Abstracts - 2006
William Thies, John Paul Urbanski, Todd Thorsen & Saman Amarasinghe
Recent years have seen tremendous miniaturization of chemical and biological instrumentation that is culminating in the advent of fully integrated "lab-on-a-chip" systems. Such systems out-perform their laboratory counterparts by providing high throughput, reduced reagent consumption, low cost and automatic control. The enabler of these advances is microfluidics: an integrating technology for manipulating fluids at the picoliter scale. Microfluidic chips have integrated up to 3,574 valves with 1,000 individually-addressable storage chambers , and recent trends indicate that microfluidics is following a path similar to Moore's law .
On the software side, however, the microfluidic realm is lagging far behind its silicon counterpart. The current practice is for experimentalists to orchestrate the individual behavior of each microfluidic valve using a graphical system such as Labview. While this practice is merely tedious for today's devices, it will soon become completely intractable--akin to programming a modern microprocessor by directly toggling each of a million gates.
We are developing a set of abstraction layers to provide scalability, portability, and high-level programming for the microfluidic domain. Using novel abstractions, scientists will be able to orchestrate large, adaptive, and reusable experiments that are beyond the grasp of today's hardware-oriented user interfaces. Programmable microfluidics will also provide a powerful substrate for biological computing: using precise and automatic control of fluid samples, one can build a hybrid computer that uses microfluidics for the plumbing (the control paths) and biological primitives for the computations (the ALUs).
In collaboration with the Hatsopoulis Microfluids Laboratory at MIT, we have designed and fabricated multiple microfluidic chips that support flexible programming and control. Figure 1 depicts one such chip, supporting a mixer , an 8-cell storage array, I/O, and a general interconnection network. As detailed in a recent publication , this chip can load, store, and mix samples in an arbitrary sequence.
To control the device, we have developed BioStream: a portable, high-level language for describing biological protocols. BioStream is currently implemented as a Java library that translates high-level operations to valve actuations on a given device. For example, the concentration gradient pictured in Figure 2 was generated using the following BioStream code:
Because this code does not depend on any details of the underlying architecture (e.g., the number of storage cells, the implementation of mixing, etc.), it can be seamlessly executed on future generations of microfluidic chips. We have demonstrated this portability by mapping BioStream to a separate device with a fundamentally different mechanism of fluid transport.

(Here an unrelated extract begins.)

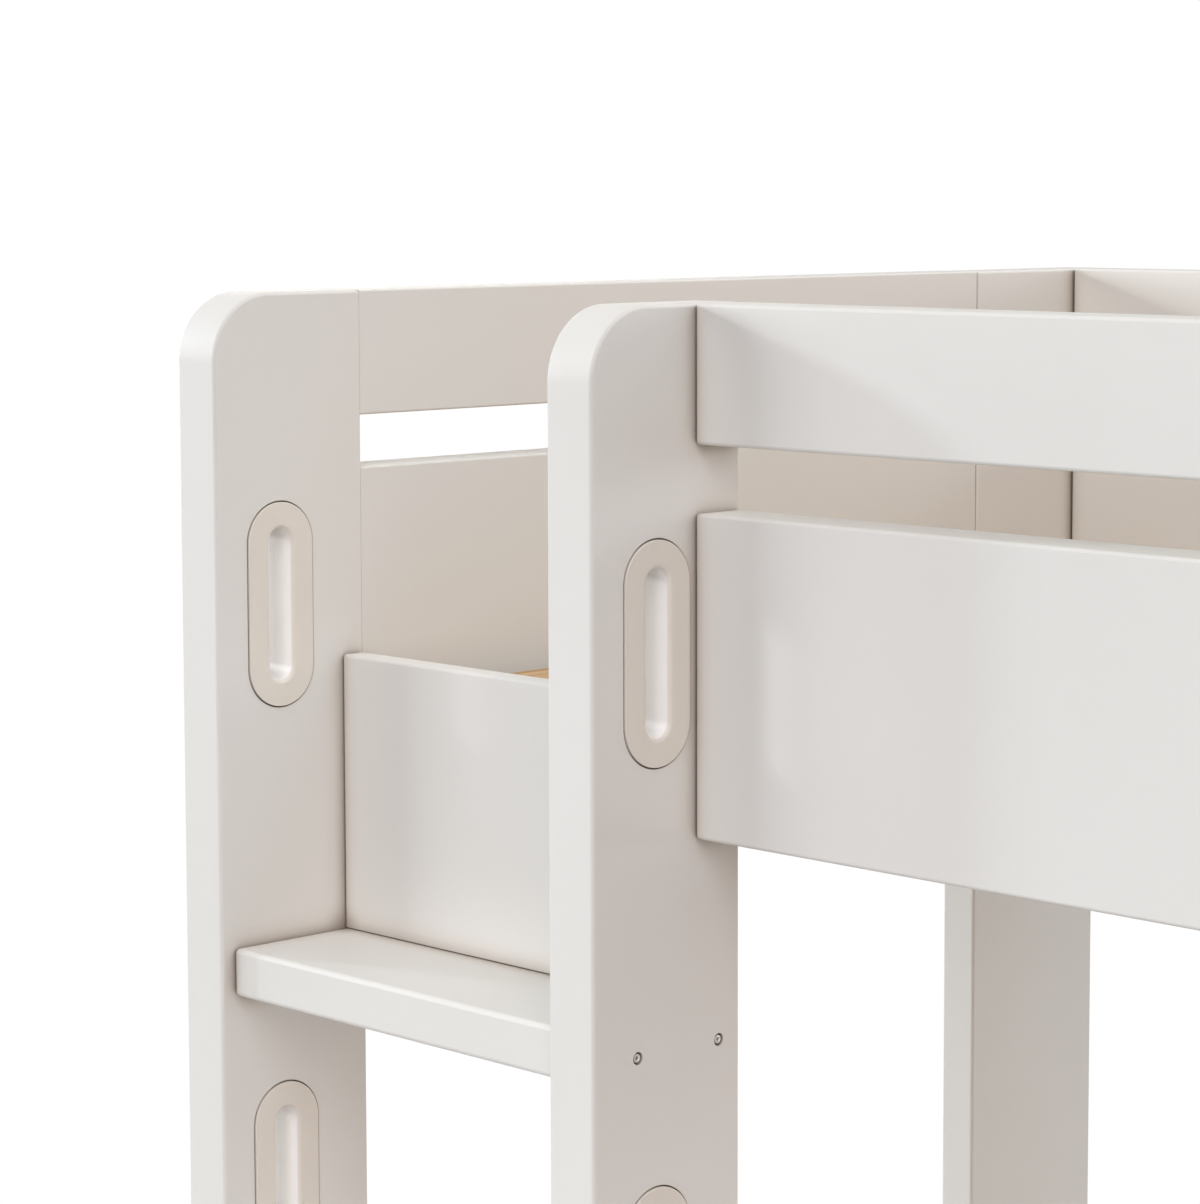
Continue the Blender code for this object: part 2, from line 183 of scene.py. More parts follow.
def pine(name, along):
    """Clear pine: growth rings round a pith beside the plank, fibres along it, a few small knots."""
    n = Nodes(name)
    stretch = {"Y": (1.0, 0.045, 1.0), "X": (0.045, 1.0, 1.0)}[along]
    fine = {"Y": (1.0, 0.022, 1.0), "X": (0.022, 1.0, 1.0)}[along]
    vs = n.coords(stretch)
    vf = n.coords(fine)
    knot_v = n.coords({"Y": (1.0, 0.55, 1.0), "X": (0.55, 1.0, 1.0)}[along])
    # knots bend the rings round them
    cells = n.add("ShaderNodeTexVoronoi", feature="F1", voronoi_dimensions="3D")
    cells.inputs["Scale"].default_value = 4.2
    cells.inputs["Randomness"].default_value = 1.0
    n.link(knot_v, cells.inputs["Vector"])
    knot = n.span(cells.outputs["Distance"], 0.022, 0.075, 1.0, 0.0)
    halo = n.span(cells.outputs["Distance"], 0.03, 0.28, 1.0, 0.0)
    waver = n.noise(vs, 5.0, 3.0, 0.55)
    off = n.add("ShaderNodeVectorMath", operation="SCALE")
    n.link(waver.outputs["Color"], off.inputs[0])
    off.inputs["Scale"].default_value = 0.040
    bend = n.add("ShaderNodeVectorMath", operation="SCALE")
    centred = n.add("ShaderNodeVectorMath", operation="ADD")
    n.link(off.outputs["Vector"], centred.inputs[0])
    n.link(vs, centred.inputs[1])
    push = n.add("ShaderNodeCombineXYZ")
    amount = n.math("MULTIPLY", halo, 0.016)
    for i in range(3):
        n.link(amount, push.inputs[i])
    moved = n.add("ShaderNodeVectorMath", operation="ADD")
    n.link(centred.outputs["Vector"], moved.inputs[0])
    n.link(push.outputs["Vector"], moved.inputs[1])
    n.tree.nodes.remove(bend)
    rings = n.add("ShaderNodeTexWave", wave_type="RINGS", rings_direction=along, wave_profile="SAW")
    rings.inputs["Scale"].default_value = 46.0
    rings.inputs["Distortion"].default_value = 1.4
    rings.inputs["Detail"].default_value = 2.0
    rings.inputs["Detail Scale"].default_value = 1.4
    n.link(moved.outputs["Vector"], rings.inputs["Vector"])
    early, mid, late = (0.640, 0.448, 0.250), (0.590, 0.395, 0.205), (0.440, 0.262, 0.118)
    wood = n.ramp(rings.outputs["Fac"], [(0.0, early), (0.62, mid), (0.90, late), (1.0, early)])
    fibre = n.noise(vf, 520.0, 3.0, 0.6)
    streak = n.ramp(fibre.outputs["Fac"], [(0.32, (0.86, 0.84, 0.80)), (0.62, (1.0, 1.0, 1.0))])
    wood = n.mix("MULTIPLY", 0.55, wood, streak)
    blotch = n.noise(n.coords(), 5.0, 2.0, 0.5)
    shade = n.ramp(blotch.outputs["Fac"], [(0.3, (0.90, 0.88, 0.85)), (0.7, (1.0, 1.0, 1.0))])
    wood = n.mix("MULTIPLY", 0.8, wood, shade)
    wood = n.mix("MIX", knot, wood, (0.170, 0.075, 0.030))
    n.link(wood, n.bsdf.inputs["Base Color"])
    n.link(n.span(fibre.outputs["Fac"], 0.3, 0.7, 0.66, 0.50), n.bsdf.inputs["Roughness"])
    grain = n.bump(rings.outputs["Fac"], 0.18, 0.0004)
    n.link(n.bump(fibre.outputs["Fac"], 0.35, 0.00030, grain), n.bsdf.inputs["Normal"])
    n.set("Specular IOR Level", 0.30)
    return n.mat


def plastic(name, colour, rough, grain, depth):
    """Moulded plastic with a fine spark-eroded texture."""
    n = Nodes(name)
    v = n.coords()
    broad = n.noise(v, 30.0, 2.0, 0.5)
    base = n.ramp(broad.outputs["Fac"],
                  [(0.3, tuple(c * 0.985 for c in colour)), (0.7, tuple(min(1.0, c * 1.01) for c in colour))])
    n.link(base, n.bsdf.inputs["Base Color"])
    spark = n.noise(v, grain, 3.0, 0.6)
    n.link(n.span(spark.outputs["Fac"], 0.3, 0.7, rough - 0.05, rough + 0.07), n.bsdf.inputs["Roughness"])
    n.link(n.bump(spark.outputs["Fac"], 0.35, depth), n.bsdf.inputs["Normal"])
    n.set("Specular IOR Level", 0.45)
    return n.mat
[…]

An additional benefit offered by BioStream is a "digital abstraction" that allows the programmer to manipulate first-class fluid variables (such as "yellow" and "blue" in the example). A digital abstraction is needed because fluidic operations are lossy: once a fluid is used (for example, as the input to a mixer) it is consumed and is no longer available for future operations. Unlike with silicon computation, there is no hardware-based notion of "gain" to regenerate fluids after they have been used. To address this issue, the BioStream runtime system provides gain at the software level. BioStream tracks the sequence of mixes that were used to generate each fluid, such that if the programmer uses a fluid more than once, the sequence is repeated to regenerate the fluid of interest.
Just as programmability was the key to harnessing the power of silicon-based computers over the course of the last 50 years, we believe that a novel set of abstraction layers will be essential to harness the full power of microfluidic devices. Applications that can utilize programmability include adaptive enzymatic assays, fixed-pH reactions, automatic optimization of PCR conditions, feedback-driven directed evolution, and complex protocol sequences.
We are currently collaborating with Prof. Jeremy Gunawardena at Harvard Medical School to study how mammalian signal transduction pathways respond to complex input signals. In the long run, we believe that the language used to describe experiments will even become a standard in the scientific community, appearing in the literature as a precise account of the methods employed. Multiple researchers will be able to replicate a procedure (or use it as a subroutine) by running the high-level description on their own microfluidic chip.
This work is supported by the National Science Foundation.
 T. Thorsen, S.J. Maerkl and S.R. Quake. Microfluidic large scale integration. In Science, vol. 298, pp. 580--584, 2002.
 J.W. Hong and S.R. Quake. Integrated nanoliter systems. In Nature BioTechnology, vol. 21, pp. 1179--1183, 2003.
 H.P. Chou, M.A. Unger and S.R. Quake. A Microfabricated rotary pump. In Biomedical Microdevices, vol. 3, pp. 323--330, 2001.
 J.P. Urbanski, W. Thies, C. Rhodes, S. Amarasinghe, and T. Thorsen. Digital microfluidics using soft lithography. In Lab on a Chip, vol. 6, pp. 96--104, 2006.